Gas lines must meet code clearances from structures and combustibles. Electrical circuits for outdoor kitchens require GFCI protection and weatherproof covers. Drainage for a sink needs a slope and an end point — either a dry well, a connection to the municipal system, or a greywater setup that complies with local regulations.

One detail most homeowners miss entirely: outdoor kitchens should have dedicated electrical circuits, not shared ones. Running a refrigerator, a warming drawer, and a blender on the same circuit as patio lighting will trip breakers constantly.

Secret #8 — Design for Your Climate, Not a Catalog Photo

The outdoor kitchen layouts you see in design magazines are often photographed in Southern California or coastal climates that bear little resemblance to most backyards. Architects design for the actual climate their clients live in, and that changes everything from material choices to how the space is oriented.
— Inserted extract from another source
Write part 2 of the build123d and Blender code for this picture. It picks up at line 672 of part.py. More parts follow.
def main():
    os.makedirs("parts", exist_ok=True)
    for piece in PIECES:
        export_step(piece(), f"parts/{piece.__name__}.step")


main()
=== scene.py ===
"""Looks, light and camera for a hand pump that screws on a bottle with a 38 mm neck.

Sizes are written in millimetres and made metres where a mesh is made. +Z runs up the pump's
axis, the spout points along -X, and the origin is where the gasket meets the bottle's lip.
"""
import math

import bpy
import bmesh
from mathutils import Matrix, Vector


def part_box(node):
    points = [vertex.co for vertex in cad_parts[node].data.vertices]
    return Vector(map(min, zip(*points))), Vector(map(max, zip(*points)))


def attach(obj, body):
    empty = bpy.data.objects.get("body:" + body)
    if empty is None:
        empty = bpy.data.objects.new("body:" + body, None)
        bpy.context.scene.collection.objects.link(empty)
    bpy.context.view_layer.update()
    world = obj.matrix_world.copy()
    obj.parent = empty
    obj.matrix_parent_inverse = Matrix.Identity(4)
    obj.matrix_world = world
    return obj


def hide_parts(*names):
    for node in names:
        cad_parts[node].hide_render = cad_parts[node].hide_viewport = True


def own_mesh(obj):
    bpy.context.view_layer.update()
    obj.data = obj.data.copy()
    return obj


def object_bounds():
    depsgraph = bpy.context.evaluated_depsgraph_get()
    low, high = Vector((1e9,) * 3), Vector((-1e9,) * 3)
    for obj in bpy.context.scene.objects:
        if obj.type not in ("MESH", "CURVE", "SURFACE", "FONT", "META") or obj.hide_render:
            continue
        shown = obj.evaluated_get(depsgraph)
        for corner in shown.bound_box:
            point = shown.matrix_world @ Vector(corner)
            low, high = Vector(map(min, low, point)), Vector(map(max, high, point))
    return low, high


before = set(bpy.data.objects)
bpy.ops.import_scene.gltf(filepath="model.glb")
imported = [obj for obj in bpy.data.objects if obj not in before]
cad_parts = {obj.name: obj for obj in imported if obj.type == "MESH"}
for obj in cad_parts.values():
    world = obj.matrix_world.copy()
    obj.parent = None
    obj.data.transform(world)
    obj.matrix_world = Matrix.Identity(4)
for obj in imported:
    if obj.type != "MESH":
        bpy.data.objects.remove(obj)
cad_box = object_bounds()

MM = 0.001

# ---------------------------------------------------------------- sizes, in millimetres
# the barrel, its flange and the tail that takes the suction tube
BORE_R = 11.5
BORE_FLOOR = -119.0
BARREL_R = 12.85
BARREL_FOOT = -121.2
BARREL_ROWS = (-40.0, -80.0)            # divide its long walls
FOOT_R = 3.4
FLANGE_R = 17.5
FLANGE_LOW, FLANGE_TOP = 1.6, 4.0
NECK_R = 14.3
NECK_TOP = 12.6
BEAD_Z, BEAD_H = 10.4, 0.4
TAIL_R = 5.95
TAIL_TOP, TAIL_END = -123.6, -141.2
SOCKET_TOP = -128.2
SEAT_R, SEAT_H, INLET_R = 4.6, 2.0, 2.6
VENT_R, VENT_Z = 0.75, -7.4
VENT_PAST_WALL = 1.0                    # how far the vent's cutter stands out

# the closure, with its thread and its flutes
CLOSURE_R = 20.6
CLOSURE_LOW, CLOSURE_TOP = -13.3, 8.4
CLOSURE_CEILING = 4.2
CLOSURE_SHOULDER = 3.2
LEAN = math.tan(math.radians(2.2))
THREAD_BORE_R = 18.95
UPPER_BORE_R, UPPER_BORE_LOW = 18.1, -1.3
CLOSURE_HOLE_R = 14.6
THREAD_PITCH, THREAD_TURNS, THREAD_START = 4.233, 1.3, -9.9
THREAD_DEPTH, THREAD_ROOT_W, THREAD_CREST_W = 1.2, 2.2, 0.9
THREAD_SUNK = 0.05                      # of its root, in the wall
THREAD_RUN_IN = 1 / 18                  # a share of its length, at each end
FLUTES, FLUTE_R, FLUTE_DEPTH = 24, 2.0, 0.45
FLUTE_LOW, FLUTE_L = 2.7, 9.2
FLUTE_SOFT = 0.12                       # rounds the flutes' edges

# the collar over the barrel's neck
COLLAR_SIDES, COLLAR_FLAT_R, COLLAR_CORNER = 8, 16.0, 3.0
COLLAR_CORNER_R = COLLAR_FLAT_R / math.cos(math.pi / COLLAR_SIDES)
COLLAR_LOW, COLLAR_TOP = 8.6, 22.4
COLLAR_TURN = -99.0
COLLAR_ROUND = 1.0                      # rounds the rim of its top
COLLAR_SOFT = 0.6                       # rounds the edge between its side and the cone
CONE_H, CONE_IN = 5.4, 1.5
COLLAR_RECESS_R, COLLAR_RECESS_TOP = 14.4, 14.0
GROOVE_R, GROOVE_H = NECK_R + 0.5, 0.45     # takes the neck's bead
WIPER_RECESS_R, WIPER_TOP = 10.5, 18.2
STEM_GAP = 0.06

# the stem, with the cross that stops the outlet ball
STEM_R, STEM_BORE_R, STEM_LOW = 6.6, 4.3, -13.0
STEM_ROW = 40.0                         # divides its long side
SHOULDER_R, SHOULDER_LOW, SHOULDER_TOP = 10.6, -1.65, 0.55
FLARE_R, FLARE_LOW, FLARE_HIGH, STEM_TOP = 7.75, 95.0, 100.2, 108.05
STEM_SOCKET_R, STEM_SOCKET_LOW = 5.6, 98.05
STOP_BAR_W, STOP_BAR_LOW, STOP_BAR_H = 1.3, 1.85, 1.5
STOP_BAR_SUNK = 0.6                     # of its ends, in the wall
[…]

In humid climates, ventilation and drainage dominate the design decisions. Stagnant water destroys wood cabinetry and accelerates corrosion on metal components. In cold climates, the layout must account for winterization — shutting off water lines, covering or storing appliances, and protecting countertop surfaces from freeze-thaw cycles.
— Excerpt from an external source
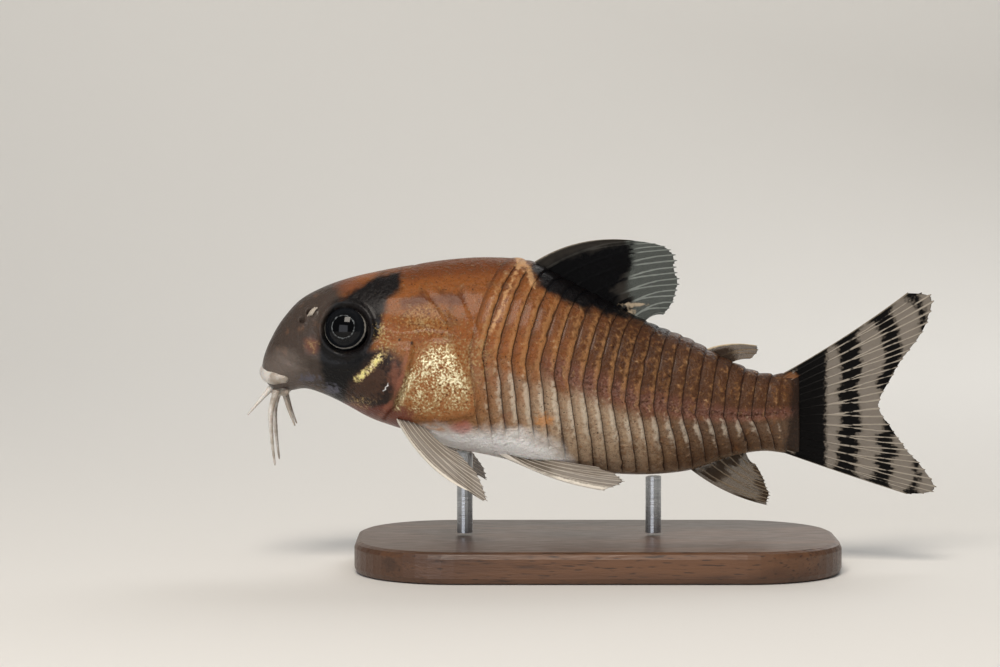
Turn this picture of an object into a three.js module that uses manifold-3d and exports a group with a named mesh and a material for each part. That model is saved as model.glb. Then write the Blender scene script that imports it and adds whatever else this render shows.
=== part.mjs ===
// A masked corydoras catfish at life size, swimming over a plain display stand.
// Millimetres, +Z up. The snout points along -X and the fish's left side faces -Y.
// The origin is the middle of the stand's underside.
import * as THREE from "three";
import { mergeVertices } from "three/addons/utils/BufferGeometryUtils.js";
import Module from "manifold-3d";

const wasm = await Module();
wasm.setup();

// Driving sizes
const gap = 0.3; // between touching pieces
const plateCount = 22; // bony plates in each row along a side
const firstSeamX = -12.2; // rear edge of the shoulder plate, on the side line
const lastSeamX = 17.2; // rear edge of the last plate, at the root of the tail fin
const plateStep = 0.24; // how far a plate's rear edge stands over the next plate
const finHalf = 0.26; // half the thickness of a fin's membrane at its root
const rayHalf = 0.42; // half the thickness of a fin ray at its root
const eye = { x: -23.7, z: 23.0, side: 3.35, radius: 2.12, flat: 0.66, turn: 0.2, roll: 0.2 };
const stand = { length: 46, width: 26, height: 3, corner: 9, bevel: 0.6, rod: 0.75 };
const rodPlaces = [-12.6, 5.4]; // along X, under the breast and ahead of the anal fin

// Cross-sections from snout to tail: top and under are [x, z] on the outline, half is half the
// width, level is how high the widest point lies, from 0 to 1, and roof and keel give how
// square the section is above and below it (2 is an ellipse).
const sections = [
  { top: [-31.9, 19.3], under: [-31.9, 19.1], half: 0.1, level: 0.5, roof: 2, keel: 2 },
  { top: [-31.6, 20.5], under: [-31.6, 17.9], half: 1.5, level: 0.48, roof: 2, keel: 2 },
  { top: [-31.0, 21.9], under: [-30.7, 17.0], half: 2.35, level: 0.44, roof: 2, keel: 2.1 },
  { top: [-30.0, 23.6], under: [-29.3, 16.9], half: 3.0, level: 0.42, roof: 2, keel: 2.1 },
  { top: [-28.3, 25.5], under: [-27.7, 17.1], half: 3.6, level: 0.42, roof: 2.1, keel: 2.1 },
  { top: [-26.2, 26.7], under: [-25.8, 16.5], half: 4.15, level: 0.44, roof: 2.2, keel: 2.1 },
  { top: [-23.7, 27.6], under: [-23.5, 15.4], half: 4.75, level: 0.45, roof: 2.2, keel: 2.1 },
  { top: [-20.7, 28.3], under: [-20.7, 14.0], half: 5.5, level: 0.42, roof: 2.1, keel: 2.2 },
  { top: [-17.4, 28.9], under: [-17.4, 12.9], half: 6.15, level: 0.38, roof: 2, keel: 2.5 },
  { top: [-14.0, 29.4], under: [-14.0, 11.6], half: 6.5, level: 0.36, roof: 1.9, keel: 2.7 },
  { top: [-10.2, 29.6], under: [-10.2, 10.8], half: 6.6, level: 0.37, roof: 1.85, keel: 2.8 },
  { top: [-6.4, 29.2], under: [-6.4, 9.9], half: 6.4, level: 0.4, roof: 1.85, keel: 2.7 },
  { top: [-2.5, 27.2], under: [-2.5, 9.3], half: 5.95, level: 0.42, roof: 1.9, keel: 2.5 },
  { top: [1.3, 25.2], under: [1.3, 9.0], half: 5.3, level: 0.44, roof: 2, keel: 2.3 },
  { top: [5.0, 23.3], under: [5.0, 8.9], half: 4.5, level: 0.46, roof: 2, keel: 2.2 },
  { top: [8.9, 21.7], under: [8.9, 9.3], half: 3.6, level: 0.48, roof: 2, keel: 2 },
  { top: [12.4, 19.8], under: [12.4, 10.5], half: 2.75, level: 0.5, roof: 2, keel: 2 },
  { top: [15.6, 18.5], under: [15.6, 11.1], half: 2.0, level: 0.5, roof: 2, keel: 2 },
  { top: [18.0, 18.4], under: [18.0, 10.9], half: 1.3, level: 0.5, roof: 2, keel: 2 },
  { top: [19.3, 18.6], under: [19.3, 10.7], half: 0.75, level: 0.5, roof: 2, keel: 2 },
];

// The side line, where the upper and lower plates meet, from the snout to the tail: [x, z]
const sideLine = [
  [-31.9, 19.1], [-28.5, 20.6], [-23.7, 21.7], [-17.0, 21.3], [-11.1, 20.6], [-7.3, 19.0],
  [-3.5, 17.4], [0.3, 16.2], [4.1, 15.3], [8.9, 14.6], [13.6, 14.4], [19.3, 14.8],
];

const clamp = (value, low, high) => Math.min(high, Math.max(low, value));
const mix = (a, b, t) => a + (b - a) * t;
const mixPoint = (a, b, t) => a.map((value, i) => mix(value, b[i], t));
const smooth = (low, high, value) => {
  const t = clamp((value - low) / (high - low), 0, 1);
  return t * t * (3 - 2 * t);
};

// A smooth value through evenly spaced ones, with place running from 0 to the last index.
function through(values, place) {
  const last = values.length - 1;
  const i = clamp(Math.floor(place), 0, last - 1);
  const t = place - i;
  const [a, b, c, d] = [i - 1, i, i + 1, i + 2].map((k) => values[clamp(k, 0, last)]);
  return 0.5 * (2 * b + (c - a) * t + (2 * a - 5 * b + 4 * c - d) * t ** 2 +
    (3 * b - a - 3 * c + d) * t ** 3);
}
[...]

Hot, dry climates require shade planning from the beginning. A beautiful outdoor kitchen that sits in direct afternoon sun becomes unusable by July, regardless of how well the layout functions in every other way.

The Bottom Line on Outdoor Kitchen Layout Planning

Getting your outdoor kitchen layout right isn’t about spending more — it’s about thinking before you build. The architects who design exceptional outdoor cooking spaces spend far more time analyzing the site, the homeowner’s habits, and the local conditions than they spend choosing tile or fixtures.

Take the same approach. Walk your yard. Note the sun. Feel the wind. Measure the distances. Then design a layout that works for the way you actually cook and entertain, not the way it looks in someone else’s backyard.

That’s the real secret — and it costs nothing to apply.